Emotional Schumacher Salutes Ferrari Faithful

A triumphant Michael Schumacher thanked everyone from Ferrari bosses down to the Maranello cleaning lady on Sunday as Italy hailed a hero returning to the peak of his powers.

Emotional Schumacher Salutes Ferrari Faithful

A triumphant Michael Schumacher thanked everyone from Ferrari bosses down to the Maranello cleaning lady on Sunday as Italy hailed a hero returning to the peak of his powers.

"I think this is one of the greatest days in my career," said Schumacher, his dreams of a record sixth title intact.

The three doom-laden weeks since his Hungarian Grand Prix humiliation were replaced by a roar of relief at his pole-to-flag win at Monza.

The Italian Grand Prix victory stretched Schumacher's lead over Williams' Colombian Juan Pablo Montoya to three points with two races remaining. Schumacher had not won since Canada in June, five races previously, nor led a race for 327 laps. In Hungary he finished eighth, lapped by Renault's Fernando Alonso.

Ferrari president Luca di Montezemolo had warned that situation must never be allowed to happen again and Sunday's win broke the tense atmosphere at Monza like the electric storm that lit up the skies on the eve of the race.

"The tension we felt was as strong as our will to win," declared team boss Jean Todt. "It was almost as if the team were trying to win for the first time ever. It was an indescribable feeling standing on top of the pit wall stand during the prize-giving, with all the fans shaking me by the hand."

Rampant Stallion

It was Ferrari's 15th Italian Grand Prix win, and their second in a row, and Schumacher's 50th for the team that he joined in 1996 when the famous black stallion was far from rampant on the track.

"I'm so thankful to everybody in the team because those guys have done a tremendous job, everybody from the test team, every engineer in the factory down to the lady who is doing the cleaning," said Schumacher. "Everybody is just so fantastic, I'm so in love with all those guys."

Schumacher and Montoya went wheel to wheel on the first lap, screaming through the first sequence of corners side by side before the German pulled clear. "I had a lock up into the first corner and almost didn't make the chicane," he said.

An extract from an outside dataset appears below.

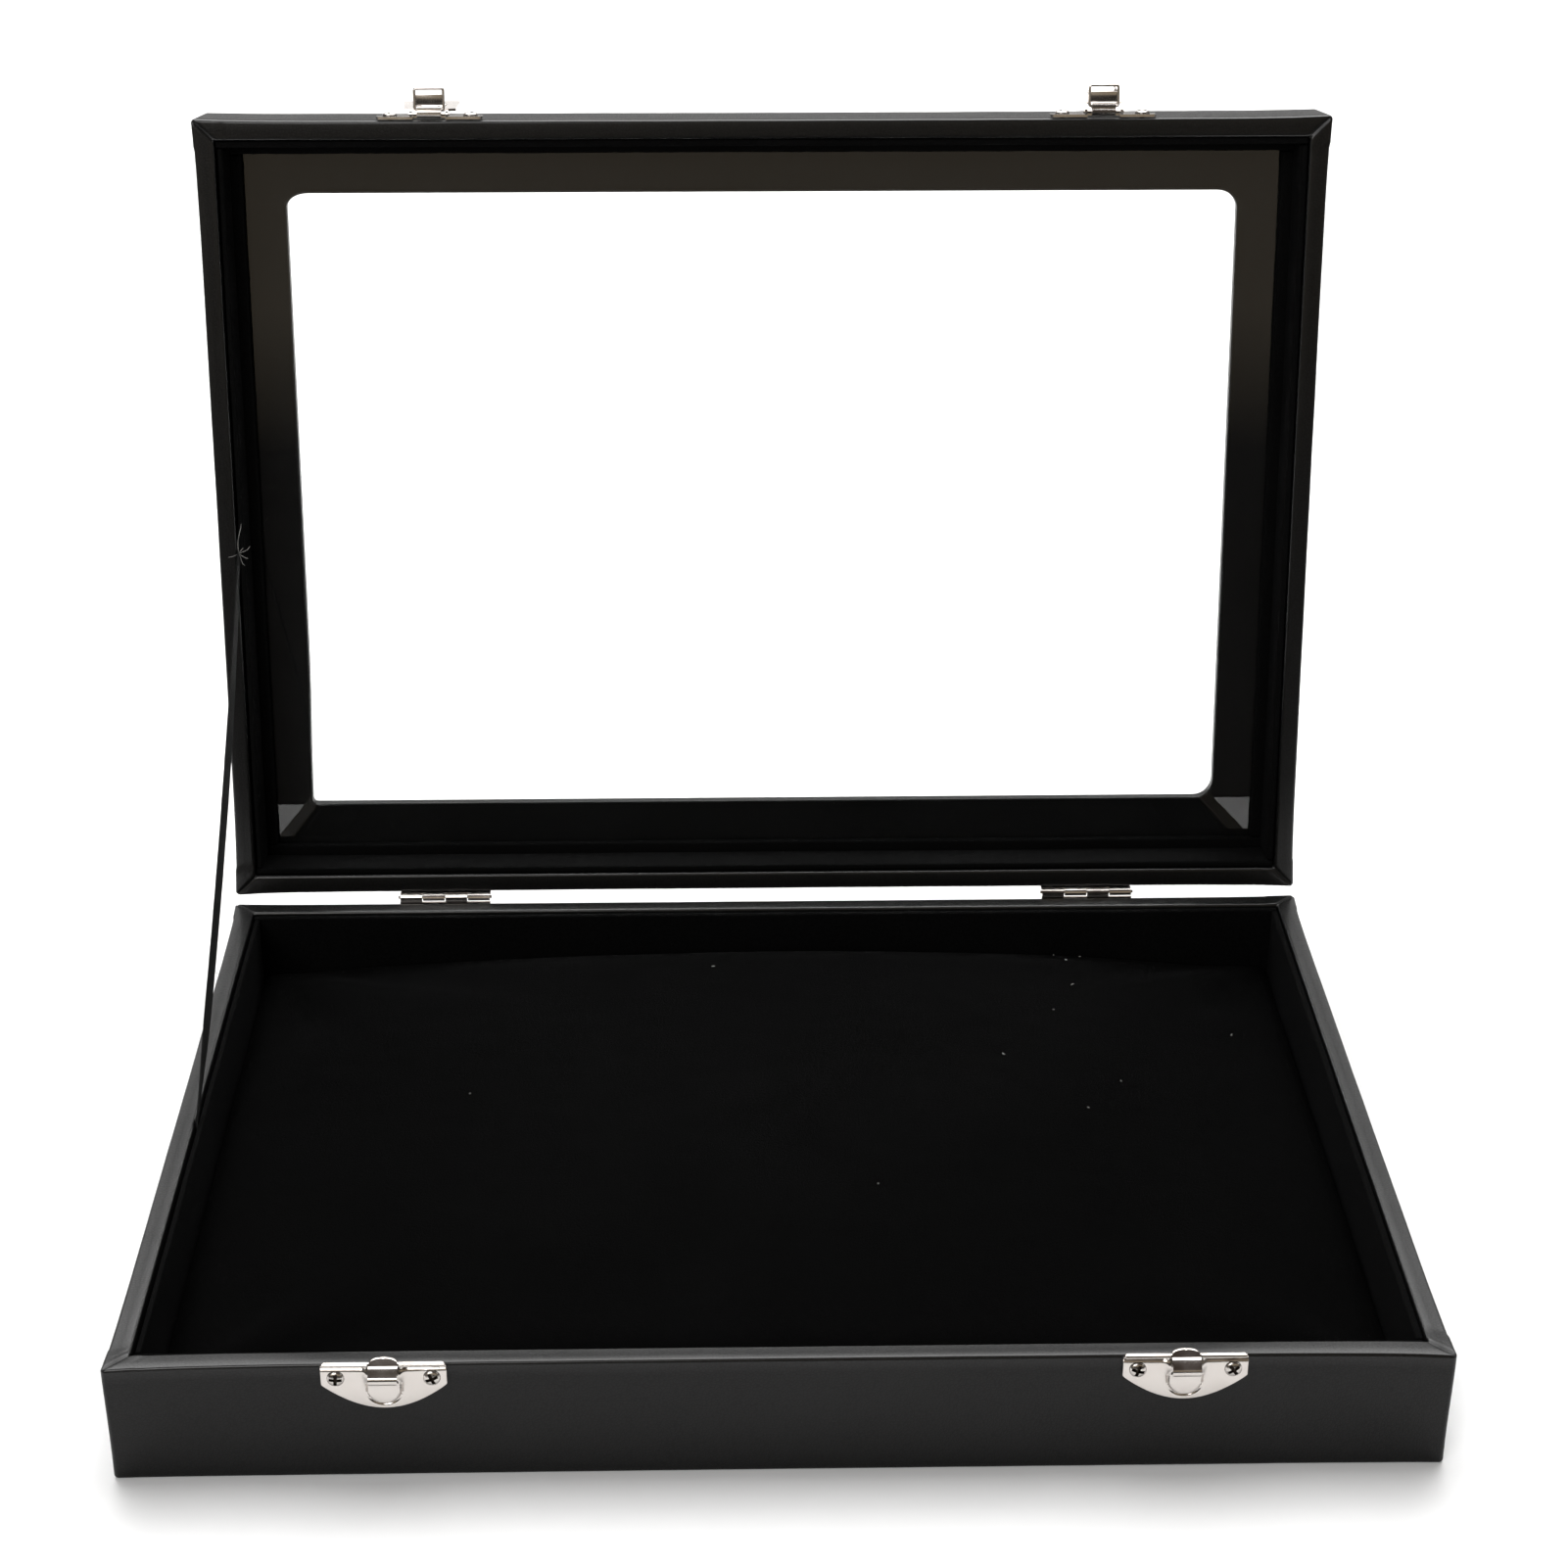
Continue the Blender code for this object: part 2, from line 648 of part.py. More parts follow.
def make_lid_plate(side, x, lid_pieces, lid):
    """The lid's half of a catch: a plate with a notch and two ears for the lever's pin."""
    bottom = LID_BOTTOM + LID_PLATE_INSET
    outer = FRONT - GAP - PLATE
    outline = catch_outline(x, bottom, 1)
    plate = flat_piece(f"catch_{side}_lid_plate", outline, outer, PLATE, NICKEL, lid)
    notch = box(
        f"catch_{side}_notch",
        (x - NOTCH_HALF_WIDTH, outer - 0.001, bottom - 0.001),
        (x + NOTCH_HALF_WIDTH, FRONT + 0.001, bottom + NOTCH_DEPTH),
        None,
        lid,
    )
    combine(plate, notch, "DIFFERENCE")
    pin_y, pin_z = FRONT - LEVER_PIN_OUT, LID_BOTTOM + LEVER_PIN_UP
    for hand, sign in SIDES:
        near = x + sign * (NOTCH_HALF_WIDTH + 0.0001)
        far = near + sign * EAR
        profile = arc((pin_y, pin_z), EAR_RADIUS, 90, 270, 8)
        profile += [(outer + PLATE / 2, pin_z - EAR_RADIUS + 0.0004)]
        profile += [(outer + PLATE / 2, pin_z + EAR_RADIUS + 0.0012)]
        ear = flat_piece(
            f"catch_{side}_ear_{hand}", profile, min(near, far), EAR, None, lid, along="X"
        )
        combine(plate, ear, "UNION")
    bore = rod(
        f"catch_{side}_ear_bore",
        (x, pin_y, pin_z),
        "X",
        LEVER_PIN_RADIUS + RUNNING,
        0.02,
        None,
        lid,
        segments=12,
    )
    combine(plate, bore, "DIFFERENCE")
    rod(
        f"catch_{side}_pin",
        (x, pin_y, pin_z),
        "X",
        LEVER_PIN_RADIUS,
        2 * (NOTCH_HALF_WIDTH + EAR + 0.0005),
        NICKEL,
        lid,
        segments=12,
    )
    places = [
        (x + s * CATCH_SCREW_SPACING / 2, outer - GAP, bottom + CATCH_SCREW_DROP) for s in (-1, 1)
    ]
    for number, place in enumerate(places, 1):
        screw(f"catch_{side}_lid_screw_{number}", place, -1, lid)
    drilled = [plate, lid_pieces[0], lid_pieces[1]["front"]]
    screw_holes(f"catch_{side}_lid", places, -1, drilled, lid)


def make_lever(side, x, lever):
    """The lever: a knuckle on the pin, a neck that holds the loop and a wide embossed blade."""
    pin_y, pin_z = FRONT - LEVER_PIN_OUT, LID_BOTTOM + LEVER_PIN_UP
    loop_y, loop_z = FRONT - LOOP_PIVOT_OUT, pin_z + LOOP_PIVOT_UP
    neck, wide = LEVER_HALF_NECK, LEVER_HALF_WIDTH
    end = pin_z + LEVER_LENGTH
    shoulder = pin_z + LEVER_SHOULDER
    corner = 0.0012
    half = [(neck, pin_z), (neck, shoulder), (wide - 0.0008, shoulder + 0.0006)]
    half += arc((wide - corner, end - corner), corner, 0, 90, 4)
    outline = [(x + a, b) for a, b in half] + [(x - a, b) for a, b in reversed(half)]
    outer = FRONT - LEVER_OUT - LEVER_THICKNESS
    name = f"catch_{side}_lever"
    blade = flat_piece(name, outline, outer, LEVER_THICKNESS, NICKEL, lever)
    knuckle = rod(
        name + "_knuckle", (x, pin_y, pin_z), "X", EAR_RADIUS, 2 * neck - 0.0001, None, lever
    )
    seat = rod(
        name + "_seat", (x, loop_y, loop_z), "X", LOOP_WIRE + 0.0005, 2 * neck - 0.0002, None, lever
    )
    combine(blade, knuckle, "UNION")
    combine(blade, seat, "UNION")
    shape = bmesh.new()
    boss_size = Matrix.Diagonal((BOSS_RADIUS, 0.0016, 0.0034, 1))
    boss_place = Matrix.Translation((x, outer + LEVER_THICKNESS / 2, pin_z + 0.0084))
    bmesh.ops.create_uvsphere(
        shape, u_segments=16, v_segments=8, radius=1, matrix=boss_place @ boss_size
    )
    boss = add(name + "_boss", mesh_of(shape, name + "_boss"), None, lever)
    combine(blade, boss, "UNION")
    for tag, (y, z), radius in (
        ("pin", (pin_y, pin_z), LEVER_PIN_RADIUS + RUNNING),
        ("loop", (loop_y, loop_z), LOOP_WIRE + RUNNING),
    ):
        bore = rod(f"{name}_{tag}_bore", (x, y, z), "X", radius, 0.01, None, lever, segments=12)
        combine(blade, bore, "DIFFERENCE")
    flush = box(
        name + "_flush",
        (x - wide, FRONT - LEVER_OUT, pin_z + EAR_RADIUS + 0.0012),
        (x + wide, FRONT + 0.004, end + 0.001),
        None,
        lever,
    )
    combine(blade, flush, "DIFFERENCE")


def make_loop(side, x, loop):
    """The square wire loop, drawn hanging straight down from its pivot to the hook."""
    pivot_z = LID_BOTTOM + LEVER_PIN_UP + LOOP_PIVOT_UP
    length = pivot_z - BAR_Z
    half, corner = LOOP_HALF_WIDTH, LOOP_CORNER
    outline = []
    for sign_x, up, start in ((1, 0, 0), (-1, 0, 90), (-1, -length, 180), (1, -length, 270)):
        inward = -corner if up == 0 else corner
        outline += arc((sign_x * (half - corner), up + inward), corner, start, start + 90, 3)
    curve = bpy.data.curves.new(f"catch_{side}_loop", "CURVE")
    curve.dimensions = "3D"
    curve.bevel_depth = LOOP_WIRE
    curve.bevel_resolution = 2
    spline = curve.splines.new("POLY")
    spline.points.add(len(outline) - 1)
    for point, (across, up) in zip(spline.points, outline):
        point.co = (across, 0, up, 1)
    spline.use_cyclic_u = True
    curve.materials.append(NICKEL)
    piece = bpy.data.objects.new(f"catch_{side}_loop", curve)
    parts.objects.link(piece)
    piece.location = (x, FRONT - LOOP_PIVOT_OUT, pivot_z)
    ride(piece, loop)


def make_catches(base, lid_pieces, lid):
    for side, x in CATCH_X.items():
        lift = LEVER_LIFT[side]
        make_strike(side, x, base)
        make_lid_plate(side, x, lid_pieces, lid)
        pin = (x, FRONT - LEVER_PIN_OUT, LID_BOTTOM + LEVER_PIN_UP)
        lever = pivot(f"catch_{side}_lever_axis", pin, lift, lid)
        make_lever(side, x, lever)
        loop_pin = (x, FRONT - LOOP_PIVOT_OUT, pin[2] + LOOP_PIVOT_UP)
        loop = pivot(f"catch_{side}_loop_axis", loop_pin, -math.pi / 2 - lift, lever)
        make_loop(side, x, loop)


def opened(y, z):
    """Where a point of the closed lid, given in Y and Z, is on the open lid."""
    dy, dz = y - HINGE_AXIS.y, z - HINGE_AXIS.z
    cos, sin = math.cos(OPEN_ANGLE), math.sin(OPEN_ANGLE)
    return HINGE_AXIS.y + cos * dy + sin * dz, HINGE_AXIS.z - sin * dy + cos * dz


def strip_outline(path, width):
    """The outline of a strip that follows a path in the plane, mitred at its bends."""
    path = [Vector(point) for point in path]
    sides = []
    for index, point in enumerate(path):
        before = (point - path[index - 1]).normalized() if index else None
        after = (path[index + 1] - point).normalized() if index < len(path) - 1 else None
        if before is None or after is None:
            along = after or before
            stretch = 1
        else:
            along = (before + after).normalized()
            stretch = 1 / along.dot(after)
        across = Vector((-along.y, along.x)) * width / 2 * stretch
        sides.append((point + across, point - across))
    return [tuple(a) for a, _ in sides] + [tuple(b) for _, b in reversed(sides)]


def make_stay(base_lining, lid_lining, lid):
    """The taut ribbon, tucked behind the left linings of the base and the lid."""
    clear = 0.0008
    tuck_bottom = BASE_HEIGHT - LINING_DROP - RIBBON_TUCK
    path = [
        (RIBBON_BASE_Y, tuck_bottom),
        (RIBBON_BASE_Y, BASE_HEIGHT + 0.0006),
        opened(RIBBON_LID_Y, LID_BOTTOM - 0.0006),
        opened(RIBBON_LID_Y, LID_BOTTOM + LINING_DROP + RIBBON_TUCK),
    ]
    low = -WIDTH / 2 + LINING_IN + 0.0001
    outline = strip_outline(path, RIBBON_WIDTH)
    flat_piece("stay_ribbon", outline, low, RIBBON, RIBBON_CLOTH, along="X")
    half = RIBBON_WIDTH / 2 + clear
    pocket = (low - 0.001, low + RIBBON + GAP)
    base_pocket = box(
        "base_pocket",
        (pocket[0], RIBBON_BASE_Y - half, tuck_bottom - GAP),
        (pocket[1], RIBBON_BASE_Y + half, BASE_HEIGHT),
        None,
    )
    combine(base_lining, base_pocket, "DIFFERENCE")
    lid_pocket = box(
        "lid_pocket",
        (pocket[0], RIBBON_LID_Y - half, LID_BOTTOM),
        (pocket[1], RIBBON_LID_Y + half, LID_BOTTOM + LINING_DROP + RIBBON_TUCK + GAP),
        None,
        lid,
    )
    combine(lid_lining, lid_pocket, "DIFFERENCE")


lid_axis = pivot("lid_axis", HINGE_AXIS, -OPEN_ANGLE)
base_cover, base_wood, base_lining, inside_bottom = make_base()
make_pad(inside_bottom)
lid_cover, lid_wood, lid_lining = make_lid(lid_axis)
make_hinges((base_cover, base_wood), (lid_cover, lid_wood), lid_axis)
make_catches((base_cover, base_wood), (lid_cover, lid_wood), lid_axis)
make_stay(base_lining["left"], lid_lining["left"], lid_axis)
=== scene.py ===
import math

import bmesh
import bpy
from mathutils import Matrix, Vector, noise


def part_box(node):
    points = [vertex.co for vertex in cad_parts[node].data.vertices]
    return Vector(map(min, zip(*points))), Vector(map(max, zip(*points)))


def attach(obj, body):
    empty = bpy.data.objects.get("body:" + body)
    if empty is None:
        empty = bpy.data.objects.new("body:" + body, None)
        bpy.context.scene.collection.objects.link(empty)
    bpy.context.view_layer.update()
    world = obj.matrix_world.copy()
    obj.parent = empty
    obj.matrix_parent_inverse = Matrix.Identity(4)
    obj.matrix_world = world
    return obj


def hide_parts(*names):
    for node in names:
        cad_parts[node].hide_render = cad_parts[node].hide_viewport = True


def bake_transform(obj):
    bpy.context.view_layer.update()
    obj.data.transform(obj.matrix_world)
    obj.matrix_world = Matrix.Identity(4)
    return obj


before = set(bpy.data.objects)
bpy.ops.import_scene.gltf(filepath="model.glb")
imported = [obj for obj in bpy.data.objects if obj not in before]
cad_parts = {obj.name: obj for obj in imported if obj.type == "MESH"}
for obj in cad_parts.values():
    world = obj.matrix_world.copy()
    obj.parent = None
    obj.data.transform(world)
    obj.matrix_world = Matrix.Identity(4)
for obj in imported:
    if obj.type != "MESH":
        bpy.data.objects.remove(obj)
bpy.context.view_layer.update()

# The case's own sizes, in metres. Lid pieces are made shut and then swung open.
case = {
    "width": 0.355,
    "depth": 0.255,
    "baseHeight": 0.0358,
    "lidHeight": 0.025,
    "rimGap": 0.003,
    "openAngle": 98.5,
    "hingeBehind": 0.0013,
    "liningOuter": 0.0063,
    "liningInner": 0.0083,
}
halfWidth = case["width"] / 2
halfDepth = case["depth"] / 2
baseTop = case["baseHeight"]
lidRim = baseTop + case["rimGap"]
lidTop = lidRim + case["lidHeight"]
frontFace = -halfDepth
hingeAxis = Vector((0, halfDepth + case["hingeBehind"], baseTop + case["rimGap"] / 2))
lidTurn = (
    Matrix.Translation(hingeAxis)
    @ Matrix.Rotation(-math.radians(case["openAngle"]), 4, "X")
    @ Matrix.Translation(-hingeAxis)
)
nothing = Vector((0, 0, 0))


# ---- small helpers
def smoothStep(low, high, value):
    t = min(1, max(0, (value - low) / (high - low)))
    return t * t * (3 - 2 * t)


def bell(value, width):
    return math.exp(-((value / width) ** 2))


def addObject(name, data):
    made = bpy.data.objects.new(name, data)
    bpy.context.scene.collection.objects.link(made)
    return made


def placeMesh(name, shape, material, lid=False, smooth=True, sharpAngle=None):
    mesh = bpy.data.meshes.new(name)
    if isinstance(shape, bmesh.types.BMesh):
        shape.to_mesh(mesh)
        shape.free()
    else:
        mesh.from_pydata(*shape)
    if lid:
        mesh.transform(lidTurn)
    if smooth:
        mesh.shade_smooth()
    if sharpAngle:
        mesh.set_sharp_from_angle(angle=math.radians(sharpAngle))
    mesh.materials.append(material)
    return addObject(name, mesh)


def evaluatedMesh(source, name):
    graph = bpy.context.evaluated_depsgraph_get()
    mesh = bpy.data.meshes.new_from_object(source.evaluated_get(graph))
    mesh.name = name
    return mesh


def discard(piece):
    bpy.data.objects.remove(piece, do_unlink=True)


# A closed outline as a curve with a bevel, turned into a mesh.
def outlineMesh(name, points, **settings):
    curve = bpy.data.curves.new(name, "CURVE")
    for key, value in settings.items():
        setattr(curve, key, value)
    spline = curve.splines.new("POLY")
    spline.points.add(len(points) - 1)
    for point, place in zip(spline.points, points):
        point.co = (*place, 1)
    spline.use_cyclic_u = True
    holder = addObject(name, curve)
    mesh = evaluatedMesh(holder, name)
    discard(holder)
    return mesh


# Joins rings of vertices into a tube: capped at its ends, or closed round on itself.
def joinRings(shape, rings, closed=False):
    total = len(rings[0])
    for a, b in zip(rings, rings[1:] + rings[:1] if closed else rings[1:]):
        for j in range(total):
            k = (j + 1) % total
            shape.faces.new((a[j], a[k], b[k], b[j]))
    if not closed:
        shape.faces.new(rings[0][::-1])
        shape.faces.new(rings[-1])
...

"Juan came on the outside and we had a nice fight through those two corners, very hard but fair and I think that's what people love to see. In the end I was able to win that fight and run up a lead which was vital to win the race."

Last year, with Schumacher and Ferrari dominant, Brazilian Rubens Barrichello had led the German across the line in formation. With Barrichello third, they were able to spray the champagne together again on Sunday for the first time since Austria in May.

"I had the experience last year, not as first place driver but second and the emotions out there...it's just beautiful," said Schumacher. "First of all we won such an important race with all that has happened before and then you have all the emotions in front of you like that. It's just extraordinary.

"We believed in ourselves all the way through. We knew that difficult times had happened, but we knew that we could fight our way back."

The last word fell to technical director Ross Brawn: "What a day. After the pain comes the pleasure."